In my quest to camp at least one night each month this year I did a quick overnighter near Beehive Butte this past weekend. I had originally planned a couple of nights in the San Rafael Desert the previous weekend when the high temperatures were suppsosed to be in the 50s, but I injured my foot and wouldn’t have been able to hike the 13+ miles on that trip. Instead I delayed my camping plans for a week and ended up doing this one-nighter with a couple of short hikes in much colder weather. I left home after work on Friday afternoon with my dog Loa on what would be her first car camping trip. I passed up Beehive Butte in a rush to view the sunset from an overlook above Taylor Canyon above the Zeus and Moses formation. I lost the race, however, and got to the overlook after the sun had sunk below the horizon. Loa really didn’t enjoy the fast and bumpy ride to the overlook, so I slowly made my way back to Beehive Butte and camped for the night. I’d hoped to have a camp fire but it was too cold and breezy outside, so I spent the evening inside the Jeep reading a book.

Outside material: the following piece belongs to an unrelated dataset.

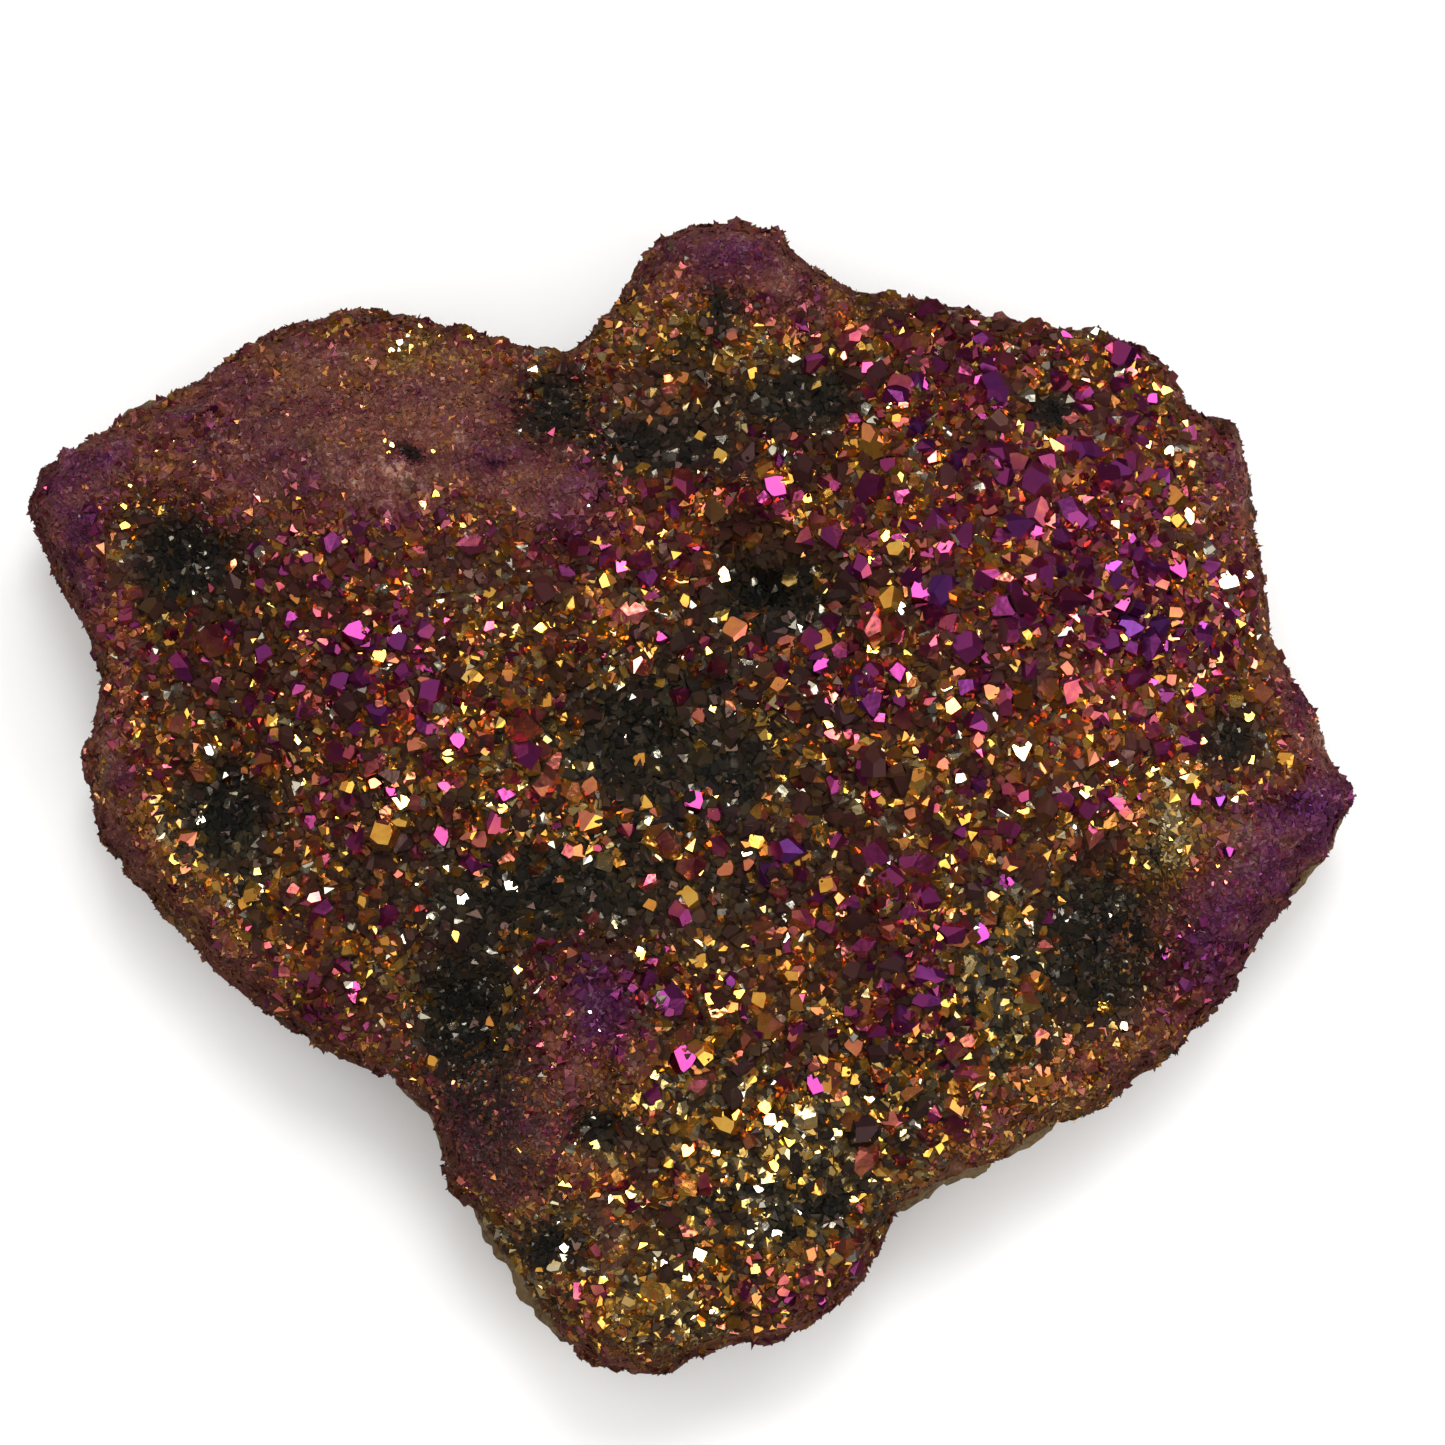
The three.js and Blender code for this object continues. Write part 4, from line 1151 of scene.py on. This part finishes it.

The forecast called for a low of 17 degrees that night (compared to single digits nearly everywhere else nearby) and it got down to 19 inside the Jeep. I was warm and comfy inside my two sleeping bags, though I had to cover Loa back up several times in the night after she wriggled out of her bag. My alarm went off at 7AM and we got up, ate breakfast, and started a circumnavigation around Beehive Butte. For a lone butte sticking up out of the relatively flat desert, I found what I’d expected–many inscriptions from sheepherders and cowboys. They dated from 1895 through the 1960s. Although things started off quite cold, by the time I rounded the south side of the butte I had to shed my jacket and gloves. It never got above freezing but I was quite warm while hiking up and down the slopes below the cliffs surrounding the butte. There was a single petroglyph in one spot on the south side of the butte, as well as several metates, one whole and several broken ones.
While hiking along the relatively barren north side of Beehive Butte back toward the Jeep I spotted some alcoves in the distance. My original plan was to hike around Whitbeck Rock next, but those alcoves changed my mind. My GPS showed a road that led to the alcoves, though as I tried driving there I encountered a “No Vehicles” sign. The road obviously hadn’t been driven in many decades, so I leashed Loa back up and we hiked toward the alcoves. I reached one alcove and found a juniper trunk leaned up against a cliff below it. I tied Loa’s leash up to a tree and attempted to climb up the juniper but it was too sketchy to do alone. The other alcove could only be reached from the first one, so I was essentially shut down there. I hiked a little bit more along the cliffs and found a single inscription possibly from 1899, but there was surprisingly little else to see there. It was only 11AM, but I’d intended for this to be a short trip so I headed toward home. I did at least stop by Whitbeck Rock where I’d earlier planned on hiking, but it would take several more hours to explore that area so it will have to wait for another day.